Poor corrosion resistance is not merely a maintenance issue—it is a safety risk, as corrosion can thin the tank wall or compromise vacuum stability.

5. Material Influence on Pressure Stability

Low-temperature tanks must remain structurally stable under both internal (cryogenic vapor pressure) and external (vacuum) pressure conditions. Material strength and elasticity determine how well the tank tolerates these forces.

High-grade materials offer:

·Controlled thermal contraction

·Better resistance to deformation

·Reduced risk of stress cracking

·Increased tank lifespan

Using substandard metals can lead to tank wall distortion, reduced insulation efficiency, or even catastrophic failure during pressure surges.

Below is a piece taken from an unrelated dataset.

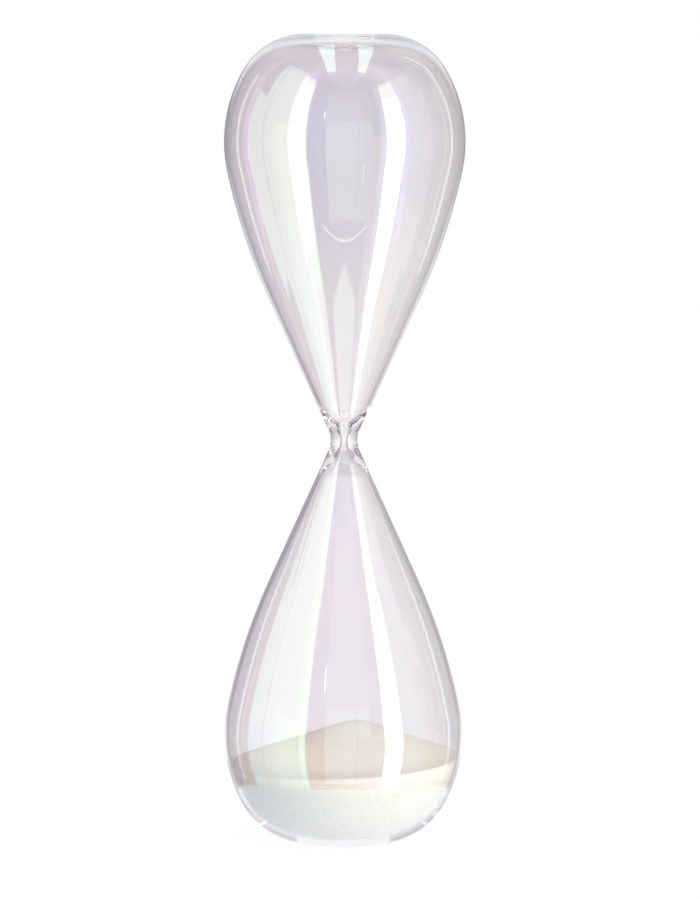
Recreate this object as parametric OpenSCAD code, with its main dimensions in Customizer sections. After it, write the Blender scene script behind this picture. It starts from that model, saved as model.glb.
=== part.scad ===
// Frameless blown-glass hourglass: two drop-shaped bulbs fused to a thick throat,
// closed for good by a fused fill seal, with the sand charge resting in the lower bulb.
// The foot of the lower bulb stands on z = 0 and the axis of the glass is the Z axis.
// Outlines are [radius, height] pairs. Heights inside an outline count from the waist.

/* [Overall] */
// Height from one foot to the other
total_h = 300; // [290:1:310]
// Largest outside diameter of each bulb
bulb_d = 89; // [86:0.5:92]

/* [Throat] */
// Outside diameter of the glass at the waist
waist_d = 9.9; // [9:0.1:11]
// Height of the slightly hollow band round the waist
band_h = 4.6; // [3:0.1:6]
// Radius of the band's hollow curve, seen from the side
band_r = 13.5; // [10:0.5:30]
// Radius of the tight curve between the band and each flank
crease_r = 2; // [1:0.1:4]
// Smallest diameter of the bore that meters the sand
bore_d = 1.8; // [1:0.1:2.6]
// Radius of the curve that opens the bore up and down
bore_curve_r = 9.5; // [8:0.1:10]
// Distance from the waist to each weld between throat and bulb
weld_h = 14; // [13:0.1:16]
// Length over which the bore's cone blends into the bulb's inner wall
blend_len = 4; // [2:0.1:4.2]

/* [Bulbs] */
// Angle between the axis and the straight flank of a bulb, in degrees
flank_deg = 24.4; // [23.5:0.1:25]
// Angle from the axis at which the flank's long curve meets the belly
belly_in_deg = 12.15; // [11:0.05:13]
// Angle from the axis at which the belly meets the shoulder
belly_out_deg = 30.65; // [28:0.05:33]
// Radius of the belly curve
belly_r = 52.4; // [50:0.1:55]
// Radius of the shoulder curve
shoulder_r = 25.9; // [24:0.1:28]
// Wall thickness of flank and belly
wall_t = 1.4; // [1.2:0.1:1.8]
// Wall thickness of the foot
foot_t = 2.2; // [1.8:0.1:3]

/* [Feet] */
// Width of the flat ring that the glass stands on
ring_w = 3.3; // [2:0.1:4]
// Depth of the shallow dish inside the ring
dish_depth = 1.2; // [0.6:0.1:2]
// Diameter of the fill hole and of the seal fused into it
seal_d = 9; // [7:0.5:12]
// How far the seal's rounded tip stands into the bulb
seal_tip_h = 1.4; // [0.8:0.1:2]

/* [Sand] */
// Height of the heap's rounded peak above the table
peak_z = 44.6; // [38:0.1:50]
// Sideways distance from the axis to the peak
peak_offset = 4.8; // [0:0.1:6]
// Slope of the heap, its angle of repose in this glass
slope_deg = 20; // [15:0.5:24]
// Radius of the rounded peak
peak_r = 20; // [5:1:30]
// Gap between the sand and the glass
sand_gap = 0.15; // [0.1:0.05:0.3]

/* [Hidden] */
$fn = 96;
ARC_STEPS = 14;     // straight pieces in each curve of an outline
THICKEN_DEG = 10;   // tilt past the belly where the wall starts to thicken
half_h = total_h / 2;

// ---- outline helpers ----

// Points along a curve that starts at p and turns from tilt a to tilt b. Tilt is the angle
// between the curve and the axis. A negative radius bends the curve away from the axis.
function curve(p, radius, a, b, steps = ARC_STEPS) = [
    for (i = [1:steps])
        let (t = a + (b - a) * i / steps)
            p + radius * [cos(t) - cos(a), sin(a) - sin(t)]
];
function last(points) = points[len(points) - 1];
function reversed(points) = [for (i = [len(points) - 1:-1:0]) points[i]];
function flipped(points) = [for (p = points) [p.x, -p.y]];
// The point that lies t inside the surface point p, where the surface has the given tilt
function inside(p, t, tilt) = p - t * [cos(tilt), -sin(tilt)];

// ---- outer outline of one bulb, from the waist to the foot ----

band_deg = asin(band_h / 2 / band_r);
band = concat([[waist_d / 2, 0]], curve([waist_d / 2, 0], -band_r, 0, band_deg));
crease = curve(last(band), -crease_r, band_deg, flank_deg, 6);
crease_end = last(crease);
shoulder_h = half_h - shoulder_r * (1 - sin(belly_out_deg));
belly_end_r = bulb_d / 2 - belly_r * (1 - cos(belly_out_deg));
widest_h = shoulder_h - belly_r * sin(belly_out_deg);
belly_start = [bulb_d / 2 - belly_r * (1 - cos(belly_in_deg)),
               widest_h - belly_r * sin(belly_in_deg)];
foot_r = belly_end_r - shoulder_r * cos(belly_out_deg);
dish_r = foot_r - ring_w;

// The long curve above the straight flank closes the gap between flank and belly
gap = belly_start - crease_end;
flank_r = (gap.x - tan(flank_deg) * gap.y) * cos(flank_deg) / (cos(flank_deg - belly_in_deg) - 1);
flank_end = belly_start - flank_r * [cos(belly_in_deg) - cos(flank_deg),
                                     sin(flank_deg) - sin(belly_in_deg)];

// Each entry is one curve of the bulb as [start point, radius, tilt at start, tilt at end]
bulb_curves = [
    [flank_end, flank_r, flank_deg, belly_in_deg],
    [belly_start, belly_r, belly_in_deg, -belly_out_deg],
    [[belly_end_r, shoulder_h], shoulder_r, -belly_out_deg, -90],
];
function wall_at(tilt) =
    tilt > -THICKEN_DEG ? wall_t
    : wall_t + (foot_t - wall_t) * (-tilt - THICKEN_DEG) / (90 - THICKEN_DEG);

weld_r = crease_end.x + (weld_h - crease_end.y) * tan(flank_deg);
weld_bore_r = weld_r - wall_t / cos(flank_deg);

bulb_outer = concat([[weld_r, weld_h], flank_end],
                    [for (c = bulb_curves) each curve(c[0], c[1], c[2], c[3])]);

// The same curves moved in by the wall, plus an extra allowance
function bulb_inner(extra = 0) = concat(
    [inside(flank_end, wall_t + extra, flank_deg)],
    [for (c = bulb_curves) for (i = [1:ARC_STEPS])
        let (tilt = c[2] + (c[3] - c[2]) * i / ARC_STEPS)
            inside(curve(c[0], c[1], c[2], c[3])[i - 1], wall_at(tilt) + extra, tilt)]
);

// The shallow dish inside the ring, from radius a to radius b, moved inwards by depth
dish_curve_r = (dish_r * dish_r + dish_depth * dish_depth) / (2 * dish_depth);
dish_rim_deg = asin(dish_r / dish_curve_r);
function dish(a, b, depth, steps = 8) = [
    for (i = [0:steps])
        let (t = asin((a + (b - a) * i / steps) / dish_curve_r))
            [dish_curve_r * sin(t),
             half_h - depth - dish_curve_r * (cos(t) - cos(dish_rim_deg))]
];

// ---- throat: waist outside, bore and blend inside ----

throat_outer = concat(band, crease, [[weld_r, weld_h]]);
// The bore's curve runs into a straight cone, whose line meets the bulb's inner wall at a
// corner just below the weld. The corner is rounded over blend_len.
bore_centre = [bore_d / 2 + bore_curve_r, 0];
corner = [weld_bore_r, weld_h] - blend_len * [sin(flank_deg), cos(flank_deg)];
reach = corner - bore_centre;
cone_len = sqrt(reach * reach - bore_curve_r * bore_curve_r);
cone_deg = atan2(cone_len, -bore_curve_r) - atan2(reach.y, reach.x);
blend_r = blend_len / tan((cone_deg - flank_deg) / 2);
blend_start = corner - blend_len * [sin(cone_deg), cos(cone_deg)];
throat_bore = concat([[bore_d / 2, 0]],
                     curve([bore_d / 2, 0], -bore_curve_r, 0, cone_deg),
                     [blend_start],
                     curve(blend_start, blend_r, cone_deg, flank_deg));

// ---- sub-parts ----

module turned(outline) {
    translate([0, 0, half_h]) rotate_extrude() polygon(outline);
}

// One bulb, with a hole of hole_r in its foot. side is 1 for up and -1 for down.
module bulb(side, hole_r) {
    outline = concat(bulb_outer, dish(dish_r, hole_r, 0), dish(hole_r, dish_r, foot_t),
                     reversed(bulb_inner()), [[weld_bore_r, weld_h]]);
    turned(side > 0 ? outline : flipped(outline));
}

module lower_bulb() {
    color([0.88, 0.83, 0.92, 0.35]) bulb(-1, 0);
}

module upper_bulb() {
    color([0.90, 0.85, 0.93, 0.35]) bulb(1, seal_d / 2);
}

module neck_throat() {
    outline = concat(throat_outer, reversed(throat_bore));
    color([0.86, 0.92, 0.95, 0.5])
        turned(concat(outline, flipped(reversed(outline))));
}

// A plug of glass across the wall of the foot, with a low rounded tip inside the bulb
module fill_seal() {
    seal_r = seal_d / 2;
    inner_face = dish(0, seal_r, foot_t);
    rim_h = last(inner_face).y;
    tip_h = rim_h - inner_face[0].y + seal_tip_h;
    tip = [for (i = [0:ARC_STEPS]) let (t = 90 * i / ARC_STEPS)
        [seal_r * cos(t), rim_h - tip_h * sin(t)]];
    color([0.78, 0.78, 0.86, 0.5])
        turned(concat(dish(0, seal_r, 0), tip));
}

// The heap is the cavity of the lower bulb, less the gap, under a cone with a rounded peak
module sand_charge() {
    cavity = concat(bulb_inner(sand_gap), dish(dish_r, 0, foot_t + sand_gap));
    peak_end = peak_r * [sin(slope_deg), cos(slope_deg)] - [0, peak_r];
    skirt_r = 2 * bulb_d;
    skirt_drop = (skirt_r - peak_end.x) * tan(slope_deg);
    color([0.90, 0.88, 0.80])
        intersection() {
            turned(flipped(concat([[0, cavity[0].y]], cavity)));
            translate([peak_offset, 0, peak_z])
                rotate_extrude()
                    polygon(concat(
                        [for (i = [0:8]) let (t = slope_deg * i / 8)
                            peak_r * [sin(t), cos(t)] - [0, peak_r]],
                        [[skirt_r, peak_end.y - skirt_drop], [0, peak_end.y - skirt_drop]]));
        }
}

lower_bulb();
upper_bulb();
neck_throat();
fill_seal();
sand_charge();
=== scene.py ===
"""Frameless iridescent hourglass on a plain white studio floor.

Smooth glass pieces are turned from the same outline as the CAD solids, the pearly coating is a
thin film whose thickness changes with height, and the sand is a grainy heap inside the lower bulb.
All lengths are in metres, in the frame of the CAD model: z = 0 is the table, Z is the glass's axis.
"""
import math
import random

import bpy
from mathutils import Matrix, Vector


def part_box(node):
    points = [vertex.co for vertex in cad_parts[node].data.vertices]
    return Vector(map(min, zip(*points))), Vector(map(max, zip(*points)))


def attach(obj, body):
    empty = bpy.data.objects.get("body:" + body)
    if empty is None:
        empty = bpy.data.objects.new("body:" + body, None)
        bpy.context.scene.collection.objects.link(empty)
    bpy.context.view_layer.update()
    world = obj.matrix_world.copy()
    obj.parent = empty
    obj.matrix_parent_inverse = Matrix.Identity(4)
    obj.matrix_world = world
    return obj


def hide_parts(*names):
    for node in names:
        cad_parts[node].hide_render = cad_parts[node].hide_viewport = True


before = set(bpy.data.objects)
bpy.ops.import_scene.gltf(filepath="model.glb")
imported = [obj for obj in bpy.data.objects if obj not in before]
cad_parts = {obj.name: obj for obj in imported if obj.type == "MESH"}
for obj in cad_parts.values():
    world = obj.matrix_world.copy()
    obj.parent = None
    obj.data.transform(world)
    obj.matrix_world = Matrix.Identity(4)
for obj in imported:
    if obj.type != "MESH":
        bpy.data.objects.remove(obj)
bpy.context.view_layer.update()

MM = 0.001
TOTAL_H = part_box("upper_bulb")[1][2]
WAIST_Z = TOTAL_H / 2
BULB_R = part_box("lower_bulb")[1][0]
WELD_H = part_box("upper_bulb")[0][2] - WAIST_Z
PEAK_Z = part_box("sand_charge")[1][2]

# Driving dimensions of the glass outline
WAIST_R = 4.95 * MM
BAND_HALF_H = 2.3 * MM
BAND_R = 13.5 * MM
CREASE_R = 2.0 * MM
BORE_R = 0.9 * MM
BORE_CURVE_R = 9.5 * MM
BLEND_LEN = 4.0 * MM
FLANK = math.radians(24.4)
BELLY_IN = math.radians(12.15)
BELLY_OUT = math.radians(30.65)
BELLY_R = 52.4 * MM
SHOULDER_R = 25.9 * MM
WALL = 1.4 * MM
FOOT_WALL = 2.2 * MM
THICKEN_FROM = math.radians(10)  # tilt past the belly where the wall starts to thicken
RING_W = 3.3 * MM
DISH_DEPTH = 1.2 * MM
SEAL_R = 4.5 * MM
SEAL_TIP_H = 1.4 * MM

# Sand
SAND_GAP = 0.15 * MM
PEAK_X = 4.8 * MM
HEAP_SLOPE = math.radians(20)
PEAK_ROUND = 20 * MM
RIPPLE = 0.06 * MM              # unevenness of the heap's surface
GRAINS = 46                     # grains that cling to the glass
GRAIN_STRETCH = 22              # how many steps of the inner outline they spread over
GRAIN_SIZE = (0.06, 0.16)       # smallest and largest, in mm

# Mesh density
SEGMENTS = 160                  # steps round the axis
STEP = 1.5 * MM                 # longest step along an outline
SAND_SIDE_STEPS = 60            # rings up the sand's side
SAND_TOP_STEPS = 70             # rings from the heap's edge to the axis
SAND_SIDE_LIMIT = 90 * MM       # more than the sand's side measures along the glass
HALVINGS = 40                   # of that length, to find the heap's edge


# ---------------------------------------------------------------- outlines: (radius, height) pairs

def curve(start, radius, a, b, steps=18):
    """Points after start on a curve that turns from tilt a to tilt b, measured from the axis."""
    points = []
    for i in range(1, steps + 1):
        t = a + (b - a) * i / steps
        points.append((start[0] + radius * (math.cos(t) - math.cos(a)),
                       start[1] + radius * (math.sin(a) - math.sin(t))))
    return points


def waist_outline():
    """The outside of the throat from the waist to the start of the straight flank."""
    band_tilt = math.asin(BAND_HALF_H / BAND_R)
    band = [(WAIST_R, 0.0)] + curve((WAIST_R, 0.0), -BAND_R, 0, band_tilt, 10)
    return band + curve(band[-1], -CREASE_R, band_tilt, FLANK, 10)


def bulb_curves(flank_start):
    """(start, radius, tilt at start, tilt at end) of flank, belly and shoulder."""
    shoulder_h = WAIST_Z - SHOULDER_R * (1 - math.sin(BELLY_OUT))
    belly_end_r = BULB_R - BELLY_R * (1 - math.cos(BELLY_OUT))
    widest_h = shoulder_h - BELLY_R * math.sin(BELLY_OUT)
    belly_start = (BULB_R - BELLY_R * (1 - math.cos(BELLY_IN)),
                   widest_h - BELLY_R * math.sin(BELLY_IN))
    gap_r = belly_start[0] - flank_start[0]
    gap_h = belly_start[1] - flank_start[1]
    flank_r = ((gap_r - math.tan(FLANK) * gap_h) * math.cos(FLANK)
               / (math.cos(FLANK - BELLY_IN) - 1))
    flank_end = (belly_start[0] - flank_r * (math.cos(BELLY_IN) - math.cos(FLANK)),
                 belly_start[1] - flank_r * (math.sin(FLANK) - math.sin(BELLY_IN)))
    return [
        (flank_end, flank_r, FLANK, BELLY_IN),
        (belly_start, BELLY_R, BELLY_IN, -BELLY_OUT),
        ((belly_end_r, shoulder_h), SHOULDER_R, -BELLY_OUT, -math.pi / 2),
    ]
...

6. Importance of Manufacturing Standards and Production Quality

Material quality is only valuable when paired with meticulous manufacturing. A tank built from excellent materials can still be unsafe if fabricated without proper oversight.

A dependable cryogenic tank manufacturer ensures:

·Verified cryogenic-grade raw materials

·Traceable production processes

·Compliance with ASME/EN/ISO standards

·Detailed inspection and pressure testing

·Reliable batch production consistency

The combination of material quality and manufacturing discipline ultimately determines whether a tank can operate safely for decades.

Conclusion: Material Quality Defines the Future of Low-Temperature Storage Tank Safety

Across cryogenic applications, the safety and performance of low-temperature storage tanks are deeply influenced by material selection, welding precision, insulation integrity, and corrosion resistance. Every layer—metal, weld, and insulation—must work together under extreme conditions.

By choosing tanks produced with high-grade materials and manufactured under strict engineering standards, facilities gain higher safety margins, more stable performance, and longer operational lifespans.

Whether used for LNG, LOX, LIN, or other cryogenic fluids, prioritizing material quality ensures that low-temperature storage tanks remain safe, efficient, and dependable in the long term.